Data Services: Standards and Workflows

Preparation of Data Transfer

The publication of research data at GESIS must be prepared by data depositor. Legal, organizational and technical points need to be clarified. Data depositor must hold rights to the data, these must be sufficiently documented and should be available in secure formats. 

Copyright

As the creator of data and documents, you have rights to your research results. When archiving the results, so-called 'simple rights of use' are transferred to the data archive via a contract. The simple rights of use include, among other things, the right to pass on data and documents to third parties or the right to change the formats of digital objects (files, tables, etc.) for the purposes of long-term backup. For the transfer of rights of use, the question of authorship should be clarified. For example, no digitized books or third-party scientific publications may be archived. 

The contractual basis of a data offer can be found here.

Data Protection

When data collected from individuals are to be archived, data protection issues often need to be addressed. Regularly, data collection is based on the informed consent of the subjects (informed consent). However, there may be other legal conditions such as specific laws or contracts. 

Questions for data depositors include the following: 

  • In what legal framework was the data collected? 
  • Were the data anonymized? 
  • Under what conditions can the data be offered? 

When processing research data for archiving, the following is important: 

  • There are no legal obstacles to archiving, such as contractual regulations with a client or other legal restrictions. 
  • The data must not include direct identifiers such as names, addresses, telephone numbers, license plates, social security numbers, or similar. 
  • The data must be de facto anonymized (*). This means that a reference to a person from information contained in the data can only be restored with disproportionately high effort. 
  • For research data where anonymization at the data level presents difficulties, technical and organizational measures can be used to increase data protection. Examples are: 

(*) The concept of 'anonymization' has been revised with the General Data Protection Regulation (GDPR) of May 25, 2018 and the subsequently revised federal and state data protection acts. Legal bases are special, but not exclusive, Article 89 para.1 of the GDPR and Section 27 para. 3 sentence 1 Federal Data Protection Act (BDSG). In the context of the Federal Republic of Germany, GESIS assumes de facto anonymization of data before archiving. This means that a reference to a person can only be restored with disproportionate effort. GESIS thus follows the position of the German Data Forum (RatSWD) of July 16, 2018.

Data and Documents

The data depositor compiles a Submission Information Package (SIP), which should include the following components: 

  • Machine readable data set 
  • Method report (Handbook creation of method report (175 kB) - German)
  • Data collection instrument / measuring instrument (original or copy preferably in electronic form) 
  • Code plan for unprocessed data 
  • Form for or information about obtaining informed consent 

Materials in PDF format must be free of protection mechanisms, otherwise they cannot be edited, e.g. migrated to newer file formats. 

Recommended File Formats

With regard to the long-term preservation of interpretability and usability of the data, the choice of suitable file formats is particularly important. Just like hardware, software is subject to a constant development process. For example, programs are equipped with new functionality or adapted for new operating systems, which in both cases can be accompanied by a corresponding change in the file format. All digital data is thus permanently threatened by changes in the hardware and software environment. These risks can be reduced by choosing suitable formats, among other things. 
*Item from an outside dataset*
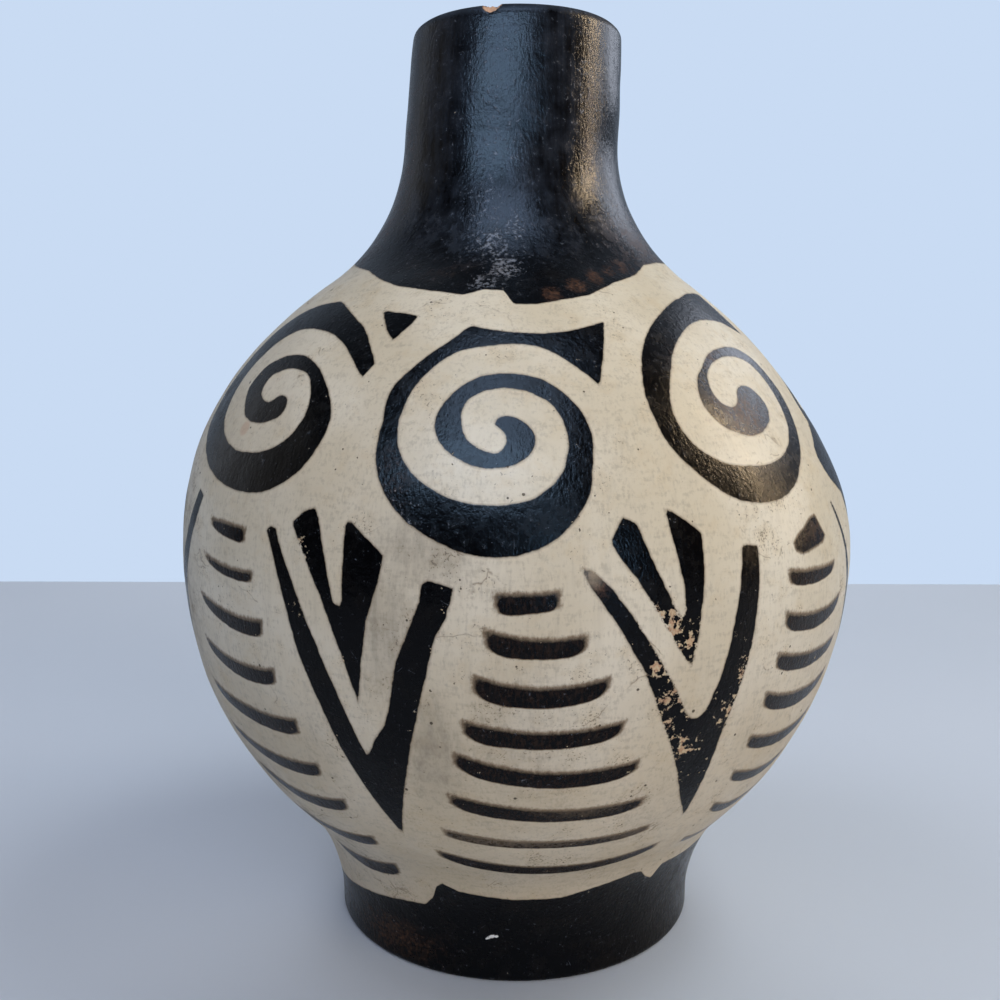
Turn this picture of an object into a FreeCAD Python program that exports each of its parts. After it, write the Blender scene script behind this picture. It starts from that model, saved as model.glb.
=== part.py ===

In principle, data sets should be transferred in such a way that they can be used with one of the widely used statistical packages (SPSS, Stata or R). There are various possibilities for this: 

  • Data can be transferred in the proprietary formats of the common statistical programs as so-called system files (e.g. SPSS System File). 
  • Data can be transferred in text-based (comma-, tab- or column-separated) formats together with corresponding setup or syntax files for reading into the respective statistical programs. 
  • Data in software-specific portable file formats are also accepted. 

Data type

Preferred formats

Data (statistics formats)

  • Stata (.dta)
  • R (.rds; .rda)
  • Widely used (proprietary) formats of statistical packages, e.g. SPSS (.sav), Stata (.dta) 
  • Tab-, comma- or column-separated text file ("csv") with additional setup file (setup, command or syntax file for SPSS, Stata, SAS etc.) with corresponding data definitions (variable names and labels, missing values etc.). Alternatively, the data definitions can also be transmitted as DDI-XML file. 

Documentation (texts)

  • PDF/A-1, A-2, A-4 (*.pdf)
  • Text formats (ASCII, ANSI, etc.)

Images

  • Baseline TIFF Version 6 uncompressed (*.tif)

Data type

Accepted formats

Data (statistics formats)

  • SAS Transport, SAS, SPSS Portable
  • OpenDocument-Tabellendokument (*.ods), MS Excel (*.xls, *.xlsx)
  • CSV formats without additional data definition files (Setup, Syntax, Command file) 
  • Column binary format (column binary is a standard to represent data as images of punched cards) or card image format. 

Documentation (texts)

  • OpenDocument Text (*.odt)
  • PDF (*.pdf)
  • MS Word (*.doc, .docx)
  • RichTextFormat (*.rtf)
  • WordPerfect (*.wpd, *.cwp, *.vwp)
  • HTML (*.htm)

Images

  • JPEG 2000
  • JPEG, PNG, GIF, BMP
  • PDF/A-1, A-2, A-4, PDF (*.pdf)